|
CMU-ISRI-04-107
Institute for Software Research International
School of Computer Science, Carnegie Mellon University
CMU-ISRI-04-107
Learning Semantically Robust Rules from Data
Yiheng Li, Latanya Sweeney
February 2004
Also appears as
Center for Automated Learning and Discovery
Technical Report CMU-CALD-04-100
Also associated with the Data Privacy Laboratory
CMU-ISRI-04-107.pdf
Keywords: Association rules, rule learning, hierarchical learning, data mining
We introduce the problem of mining robust rules, which are expressive
multi-dimensional generalized association rules. Consider a large
relational table, where associated with each attribute is a hierarchy
whose base values are those originally represented in the data, and
values appearing at higher levels in the hierarchy represent increasingly
more general concepts of base values. Attribute hierarchies provide
meaningful levels of concept aggregation, such as the encoding of postal
codes (ZIP) or dates, or the taxonomy of products. We find the least
general rules formed by combining mixed levels of generalizations across
attributes to convey the maximum expression of information supported by
attribute hierarchies, parameter settings and data tuples. We term these
"robust rules"and introduce a GenTree algorithm as a means to learn
robust rules from a table. An example of a robust rule from a table
having base values {5-digit ZIP, gender, registration date (year/month/day),
party} might be "women living in Cambridge (021**) and registered in the
1970s (197*/xx/xx) tend to be Democrats." Previous studies on mining
generalized association rules have been limited dimensionally (e.g.,
transactional data), by data type (e.g., quantitative data), and/or to
rules expressed from either fixed-level or non-semantic abstractions.
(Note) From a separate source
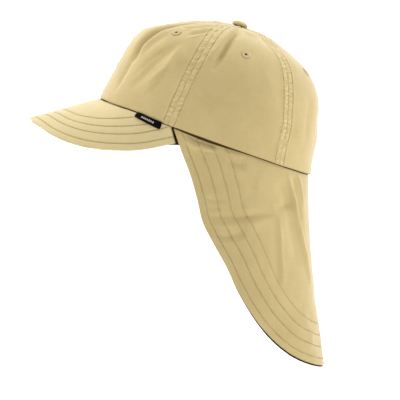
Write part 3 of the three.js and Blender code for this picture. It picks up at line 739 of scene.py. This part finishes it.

Such approaches limit the kinds of rules that can be learned.
Experiments using GenTree with two real-world datasets, containing
10,000 six-attributed tuples and over 4,000 eight-attributed tuples
each, show that learned rules convey more comprehensive information
than possible with traditional association rule mining algorithms,
because traditional approaches limit the expressivity of the rules
they generate.
20 pages
|